[Task requirements]: For this exercise, return only the lines from the line containing "for word, side" through the line containing "if empty is", both ends included, exactly as they are.

╭─ Material

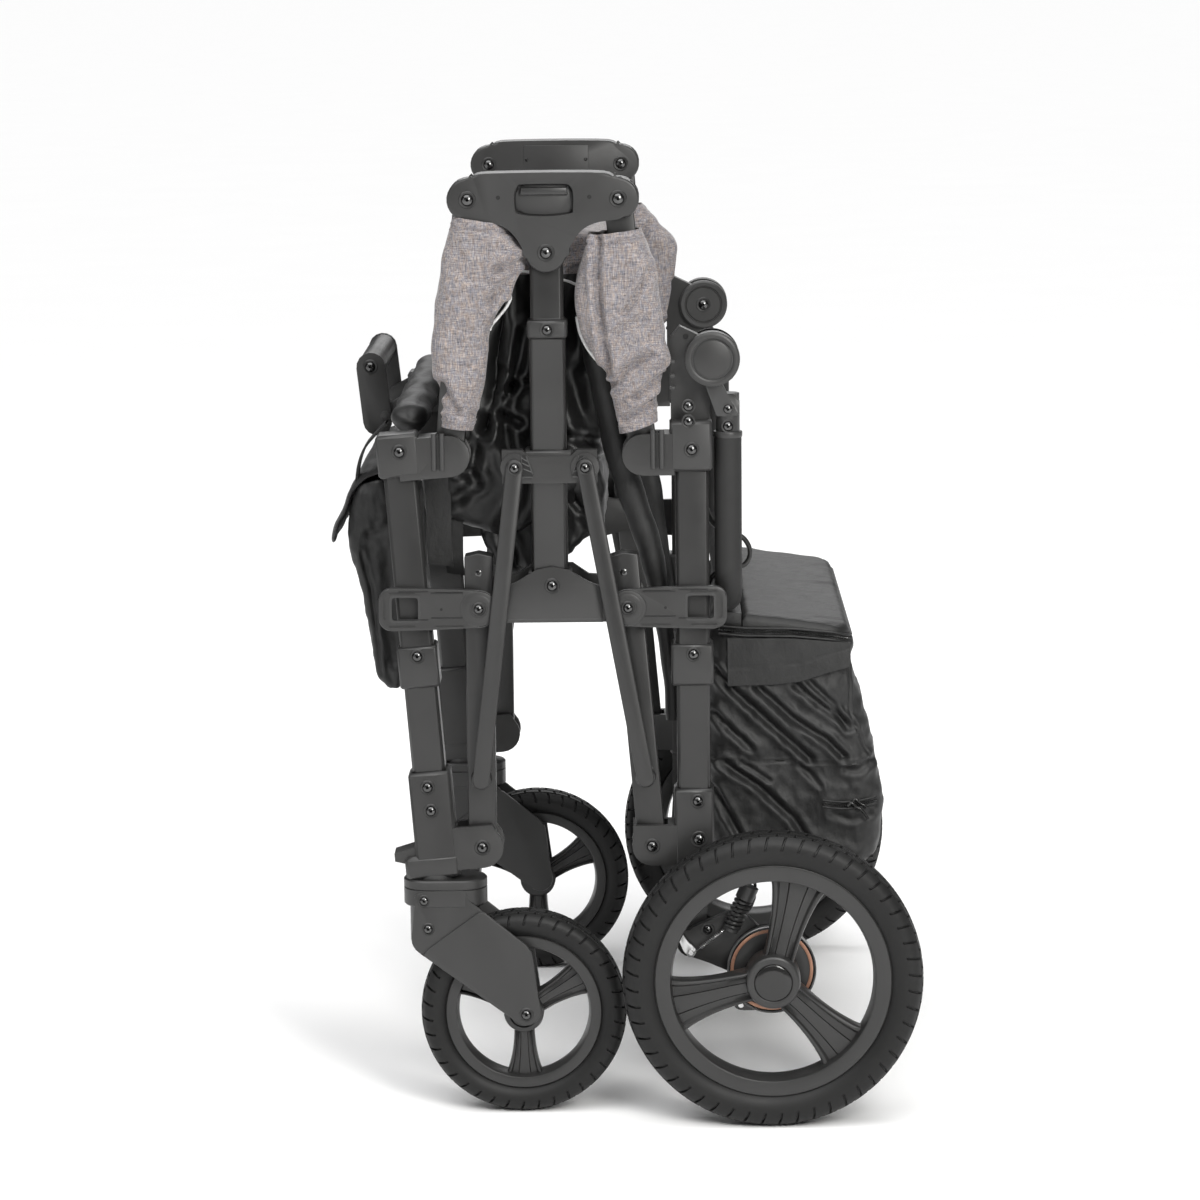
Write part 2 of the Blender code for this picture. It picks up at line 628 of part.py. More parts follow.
def front_frame(side, word):
    """Post, fork bracket and foot, in the leaning front frame's own coordinates."""
    half = POST_WIDTH / 2
    wall = POST_DEPTH / 2 + SLEEVE_WALL
    depth = out(side, -POST_DEPTH / 2, POST_DEPTH / 2)
    mid = [z - FRONT_POST_Z for z in MID_SLEEVE_Z]
    solid(f"front_post_{word}", FRAME_PAINT,
          [box((-half, half), depth, (FRONT_POST_LOW, FRONT_POST_HIGH), 3),
           box((-half - SLEEVE_WALL, half + SLEEVE_WALL), out(side, -wall, wall), mid, 2)],
          parent=front)
    top = to_front(FRONT_TOP)
    knuckle = ([(0, top[1] - 20.5)] + arc(top, 20.5, -90, 90, 10) + [(0, top[1] + 20.5)])
    shelf = RAIL_WIDTH / 2 + SWING
    clear = (-half - GAP, half + GAP)
    clear_y = out(side, -POST_DEPTH / 2 - GAP, POST_DEPTH / 2 + GAP)
    solid(f"front_top_bracket_{word}", MOULDED,
          [box((-half - 4.5, half + 4.5), out(side, -wall - 1, wall + 1), (288, FRONT_POST_HIGH + 4), 3),
           plate(knuckle, out(side, -FORK_OUT, FORK_OUT))],
          [box(clear, clear_y, (270, FRONT_POST_HIGH + GAP)),
           box((top[0] - shelf, top[0] + 60), out(side, -FORK_IN, FORK_IN), (top[1] - 60, top[1] + 60))],
          parent=front)
    low = to_front(FRONT_LOW)
    open_shelf = RAIL_WIDTH / 2 + OPEN_SWING
    fork = [(0, low[1] - 21)] + arc(low, 21, -90, 40, 8) + [(low[0] + 12, low[1] + 22), (0, low[1] + 22)]
    socket = to_front((CASTER_X, CASTER_Z))
    base = socket[1] + 4
    tab = [(-half - 26, base + 20), (-half - 26, base + 28), (-half, base + 34), (-half, base + 12)]
    solid(f"front_foot_{word}", MOULDED,
          [box((-half - 4.5, half + 4.5), out(side, -wall - 1, wall + 1), (base, -10), 3),
           plate(fork, out(side, -FORK_OUT, FORK_OUT)),
           box((-half - 16, half + 6), out(side, -wall - 2, wall + 2), (base, base + 24), 4),
           plate(tab, out(side, -14, 14))],
          [box(clear, clear_y, (FRONT_POST_LOW - GAP, 10)),
           box((low[0] - open_shelf, low[0] + 60), out(side, -FORK_IN, FORK_IN), (low[1] - 40, low[1] + 60)),
           stem(side, socket, base - 5, base + 26, 12 + BORE_CLEAR)],
          parent=front)


def stem(side, place, low, high, radius):
    """A vertical cylinder in the leaning front frame's coordinates."""

    def build(bm):
        bmesh.ops.create_cone(bm, cap_ends=True, segments=24, radius1=radius * MM,
                              radius2=radius * MM, depth=(high - low) * MM)
        spot = Vector((place[0], out(side, 0)[0], (low + high) / 2)) * MM
        bmesh.ops.translate(bm, vec=spot, verts=bm.verts)

    return mesh_object("stem", build)


def casters(side, word):
    hub = (FRONT_HUB_X, FRONT_RADIUS)
    centre = to_front(hub)
    socket = to_front((CASTER_X, CASTER_Z))
    plane = out(side, 0)[0]
    inner = FRONT_TYRE_WIDTH / 2 + 4
    outer = inner + 4
    seat = FRONT_RADIUS - FRONT_TYRE_TALL
    cheek = [to_front(p) for p in ((-246, 232), (-176, 232), (-158, 211), (-116, 166))]
    cheek += arc(centre, 15, 25, -120, 8)
    cheek += [to_front(p) for p in ((-150, 112), (-222, 168), (-228, 176))]
    bridge = [to_front(p) for p in ((-246, 236), (-246, 176), (-229, 172), (-226, 212), (-206, 222), (-172, 222),
                                    (-172, 236))]
    adds = [plate(bridge, out(side, 1 - outer, outer - 1)),
            plate(cheek, out(side, inner, outer)),
            plate(cheek, out(side, -outer, -inner)),
            stem(side, socket, socket[1] - 8, socket[1] + 28, 12),
            stem(side, socket, socket[1] - 12, socket[1] + 2, 24),
            cylinder(centre, 6, out(side, -inner - 2, inner + 2), 16)]
    solid(f"caster_fork_{word}", MOULDED, adds, pivot=(socket[0], plane, socket[1]), parent=front)
    solid(f"front_tyre_{word}", TYRE,
          [moved(tyre(FRONT_RADIUS, seat, FRONT_TYRE_WIDTH, 36), hub[0], plane, hub[1])],
          pivot=(hub[0], plane, hub[1]), smooth=50)
    shapes = wheel_shapes(seat - GAP, seat - FRONT_RIM_TALL, 24, 22, (30, 150, 270), 17, hub, plane, side)
    bore = cylinder(hub, 6 + BORE_CLEAR, out(side, -40, 40), 16)
    solid(f"front_wheel_{word}", WHEEL, shapes, [bore], pivot=(hub[0], plane, hub[1]))


def front_soft_parts():
    bar = to_front((-240, 702))
    reach = FRAME_HALF - POST_DEPTH / 2 - SLEEVE_WALL - 1 - GAP
    pull = to_front((-267, 688))
    adds = [cylinder(bar, 15, (-reach, reach), 20)]
    for sign in (-1, 1):
        adds.append(plate(capsule(bar, pull, 9), (sign * 88, sign * 95)))
    solid("front_crossbar", FOAM, adds, parent=front)
    top = to_front((-281, 738))
    foot = to_front((-275, 682))
    straps = []
    for sign in (-1, 1):
        straps.append(plate(capsule(foot, top, 15), (sign * 96, sign * 101)))
        straps.append(cylinder(pull, 5, (sign * 95.5, sign * 104), 12))
    solid("pull_handle", MOULDED, [cylinder(top, 14, (-98, 98), 24), *straps],
          pivot=(pull[0], 0, pull[1]), parent=front)
    outline = [(-300, 628), (-258, 634), (-240, 520), (-246, 424), (-268, 418), (-281, 491), (-291, 548),
               (-304, 556), (POUCH_TIP_X, 565), (-304, 600)]
    solid("front_pouch", BLACK_CLOTH, [plate([to_front(p) for p in outline], (-POUCH_HALF, POUCH_HALF))],
          parent=front)


def storage_basket():
    """An open box with a fixed strip along the top beside the handle, and a lid behind the strip."""
    fall = (BASKET_TOP - BASKET_BACK[1]) / (BASKET_BACK[0] - BASKET_FRONT_X)
    wall = BASKET_WALL
    mouth = (BASKET_LID_X, BASKET_TOP - fall * (BASKET_LID_X - BASKET_FRONT_X))
    outer = [(BASKET_FRONT_X, BASKET_TOP + LID_THICK), (mouth[0] - GAP, mouth[1] + LID_THICK),
             (mouth[0] - GAP, mouth[1]), BASKET_BACK, (228, 390), (244, 290), (240, 250), (222, 238),
             (92, 236), (76, 258), (72, 340)]
    inner = [(BASKET_FRONT_X + wall, BASKET_TOP - wall), (mouth[0] - 2 * GAP, mouth[1] - wall),
             (mouth[0] - 2 * GAP, mouth[1] + 50), (BASKET_BACK[0] - wall, BASKET_BACK[1] + 30),
             (228 - wall, 389), (244 - wall, 290), (240 - wall, 252), (221, 242), (93, 240), (80, 259),
             (76, 340)]
    top = BASKET_HALF
    solid("storage_basket", BLACK_CLOTH, [plate(outer, (-top, top))],
          [plate(inner, (-top + wall, top - wall))])
    rest = 0.6
    lid = [(mouth[0], mouth[1] + rest), (BASKET_BACK[0], BASKET_BACK[1] + rest),
           (BASKET_BACK[0] + 1, BASKET_BACK[1] + LID_THICK), (mouth[0], mouth[1] + LID_THICK)]
    solid("basket_lid", BLACK_CLOTH, [plate(lid, (-top - 1, top + 1))],
          pivot=(BASKET_BACK[0], 0, BASKET_BACK[1] + 1))


def cabin():
    outline = [(-150, 884), (-46, 884), (-32, 760), (-45, 640), (-62, 600), (-98, 566), (-150, 570),
               (-200, 600), (-202, 640), (-166, 700)]
    half = FRAME_HALF - FORK_OUT - 1 - 12
    solid("cabin_fabric", BLACK_CLOTH, [plate(outline, (-half, half))],
          pivot=(UPPER_REAR[0], 0, UPPER_REAR[1]))


def brake_cable():
    """From the near post, out in a slack loop behind the handle, and down to the brake."""
    y = -(FRAME_HALF - POST_DEPTH / 2 - SLEEVE_WALL - 5)
    route = [(60, y, 640), (61, y, 618), (66, y, 600), (76, y, 590), (88, y + 2, 586), (98, y + 3, 581),
             (104, y + 4, 572), (105, y + 4, 562), (100, y + 3, 554), (91, y + 2, 551), (80, y, 550),
             (70, y, 545), (63, y, 534), (60, y, 515), (60, y, 480), (60, y, 440), (60, y, 400),
             (60, y, 350), (61, y, 300), (64, y, 250), (68, y + 2, 226)]
    solid("brake_cable", CABLE, [tube(route, 2.5, 1)])


for word, side in SIDES.items():
    rear_frame(side, word)
    rear_wheel_set(side, word)
    centre_unit(side, word)
    links(side, word)
    rails(side, word)
    rail_sleeves(side, word)
    latches(side, word)
    front_frame(side, word)
    casters(side, word)
axle_frame()
push_handle()
front_soft_parts()
storage_basket()
cabin()
brake_cable()
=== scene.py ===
"""Looks for the folding pet stroller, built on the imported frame. Metres, +Z up, -Y is the near side."""
import json
import math

import bmesh
import bpy
import numpy as np
from mathutils import Matrix, Vector, noise


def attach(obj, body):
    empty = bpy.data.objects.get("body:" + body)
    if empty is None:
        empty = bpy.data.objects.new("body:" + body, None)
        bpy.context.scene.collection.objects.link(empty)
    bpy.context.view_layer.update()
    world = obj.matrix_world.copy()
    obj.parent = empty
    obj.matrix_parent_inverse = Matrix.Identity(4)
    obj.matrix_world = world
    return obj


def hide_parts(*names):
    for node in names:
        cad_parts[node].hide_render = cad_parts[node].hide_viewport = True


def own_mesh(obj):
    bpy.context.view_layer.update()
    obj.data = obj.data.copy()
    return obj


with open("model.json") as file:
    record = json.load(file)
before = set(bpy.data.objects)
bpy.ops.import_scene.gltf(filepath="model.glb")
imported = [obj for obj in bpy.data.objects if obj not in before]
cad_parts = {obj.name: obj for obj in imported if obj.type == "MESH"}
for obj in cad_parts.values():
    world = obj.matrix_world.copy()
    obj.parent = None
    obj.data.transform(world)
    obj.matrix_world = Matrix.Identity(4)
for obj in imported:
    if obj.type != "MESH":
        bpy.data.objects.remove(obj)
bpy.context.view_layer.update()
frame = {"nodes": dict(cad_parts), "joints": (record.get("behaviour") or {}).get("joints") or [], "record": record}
MM = 0.001
JOINTS = {joint["name"]: joint for joint in frame["joints"]}
SIDES = {"near": -1, "far": 1}
scene = bpy.context.scene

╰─

[Result]:
for word, side in SIDES.items():
    rear_frame(side, word)
    rear_wheel_set(side, word)
    centre_unit(side, word)
    links(side, word)
    rails(side, word)
    rail_sleeves(side, word)
    latches(side, word)
    front_frame(side, word)
    casters(side, word)
axle_frame()
push_handle()
front_soft_parts()
storage_basket()
cabin()
brake_cable()
=== scene.py ===
"""Looks for the folding pet stroller, built on the imported frame. Metres, +Z up, -Y is the near side."""
import json
import math

import bmesh
import bpy
import numpy as np
from mathutils import Matrix, Vector, noise


def attach(obj, body):
    empty = bpy.data.objects.get("body:" + body)
    if empty is None:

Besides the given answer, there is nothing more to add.